Sadly, I find I have nothing to say now. My sadness wins this round. Sic transit gloria mundi.

*

Except a red-wing blackbird is poised on a stalk of weed in the ditch along the highway. Red wing between earth and sky, between mud and hope. Sometimes you have to let go: three crows in the wet air; one in the tree, unhappy.

*

Sometimes I want too much.

----------------

from
"Letters Home"
The Civil War Letters of George H. Cadman
in MIDDLE GROUND (1982)


I find
the more

a man
has here,

the worse
it is:

the more
he has

to pack:
it is

useless
for us

to make
ourselves

the mules.


----------------

from
MORNING DRIVE JOURNAL
JUNE 3, 1998


Preparing to leave this place for a ten day journey is more a mental task than a physical one. I will be leaving behind a landscape I know familiarly, that I observe closely, that I love. It is not that I fear strangers, for most of my neighbors are strangers to me. I am not a gregarious fellow and do not go out of my way to meet even those who live close to me. I am happy with silence. My Chinese birth chart says I will have only a few, deep friendships.

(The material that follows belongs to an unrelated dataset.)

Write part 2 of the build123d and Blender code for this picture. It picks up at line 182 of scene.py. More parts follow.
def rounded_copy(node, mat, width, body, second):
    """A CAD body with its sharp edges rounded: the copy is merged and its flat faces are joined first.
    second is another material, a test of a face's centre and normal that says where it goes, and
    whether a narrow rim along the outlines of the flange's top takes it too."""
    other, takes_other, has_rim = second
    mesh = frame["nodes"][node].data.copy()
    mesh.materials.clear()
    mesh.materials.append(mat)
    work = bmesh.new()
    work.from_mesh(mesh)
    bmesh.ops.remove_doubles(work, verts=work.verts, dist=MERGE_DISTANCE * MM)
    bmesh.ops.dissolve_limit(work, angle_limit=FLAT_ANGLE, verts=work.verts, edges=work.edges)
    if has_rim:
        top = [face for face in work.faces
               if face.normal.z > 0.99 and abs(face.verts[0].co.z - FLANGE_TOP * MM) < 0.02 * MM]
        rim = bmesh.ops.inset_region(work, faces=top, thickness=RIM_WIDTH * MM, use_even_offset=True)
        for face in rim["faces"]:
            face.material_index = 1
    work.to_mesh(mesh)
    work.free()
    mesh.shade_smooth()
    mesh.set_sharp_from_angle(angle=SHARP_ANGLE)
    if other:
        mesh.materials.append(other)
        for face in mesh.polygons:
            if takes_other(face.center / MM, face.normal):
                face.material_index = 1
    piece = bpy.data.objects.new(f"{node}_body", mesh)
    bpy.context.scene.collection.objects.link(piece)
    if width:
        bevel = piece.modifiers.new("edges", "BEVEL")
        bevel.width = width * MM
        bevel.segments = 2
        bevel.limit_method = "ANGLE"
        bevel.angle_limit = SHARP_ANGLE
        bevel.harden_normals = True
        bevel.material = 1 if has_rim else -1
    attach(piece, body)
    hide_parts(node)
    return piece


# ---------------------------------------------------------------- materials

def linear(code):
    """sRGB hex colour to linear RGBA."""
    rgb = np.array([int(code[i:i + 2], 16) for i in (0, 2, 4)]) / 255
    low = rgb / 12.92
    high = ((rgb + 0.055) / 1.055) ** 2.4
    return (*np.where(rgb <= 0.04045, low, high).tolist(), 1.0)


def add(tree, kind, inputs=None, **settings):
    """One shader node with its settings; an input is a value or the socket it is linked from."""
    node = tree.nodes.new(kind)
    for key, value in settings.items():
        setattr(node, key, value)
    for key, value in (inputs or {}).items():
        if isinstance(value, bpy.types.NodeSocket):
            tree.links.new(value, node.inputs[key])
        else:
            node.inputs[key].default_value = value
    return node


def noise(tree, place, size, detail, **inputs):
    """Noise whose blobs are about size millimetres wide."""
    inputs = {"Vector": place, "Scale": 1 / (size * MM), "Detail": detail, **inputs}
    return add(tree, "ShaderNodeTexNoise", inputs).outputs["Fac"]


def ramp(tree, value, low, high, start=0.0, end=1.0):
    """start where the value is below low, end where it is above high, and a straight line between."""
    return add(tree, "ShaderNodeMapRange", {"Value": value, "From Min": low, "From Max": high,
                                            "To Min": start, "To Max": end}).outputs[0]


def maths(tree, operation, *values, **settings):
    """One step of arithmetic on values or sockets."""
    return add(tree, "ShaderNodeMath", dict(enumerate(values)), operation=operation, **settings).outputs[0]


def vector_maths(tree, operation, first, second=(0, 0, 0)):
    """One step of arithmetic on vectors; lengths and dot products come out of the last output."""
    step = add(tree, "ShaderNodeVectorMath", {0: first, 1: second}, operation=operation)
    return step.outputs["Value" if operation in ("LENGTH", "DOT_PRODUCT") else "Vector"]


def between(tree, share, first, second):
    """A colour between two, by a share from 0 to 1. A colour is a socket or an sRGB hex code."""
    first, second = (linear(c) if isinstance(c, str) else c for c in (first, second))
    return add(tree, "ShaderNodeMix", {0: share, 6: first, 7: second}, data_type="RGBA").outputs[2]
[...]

Partly, I will be leaving behind my familiar daily routine - rising early to work on the book, showering for work, the morning meditation on the drive north, the close look at the changeless/changing land, a good day's work, a walk after work, sweet sleep. A pleasant enough existence getting left behind. I will have to endure hours in the car, lines of people, rude behavior perhaps, a foreign language - these jerk my out of my comfort.

Still, it will be refreshing. I will see a landscape I have never seen. I will be able to come back and view this landscape with new eyes as a result of the experience.

The field of winter rye along Highway E north of Fairwater is starting to head out. A field of soybeans shows itself.

It's cool this morning. Clouds are blanked to the east, to the west; there is a layer of grey overhead.

All three of the baby donkeys are at pasture just south of Five Corners. They will watch my world for me while I am gone.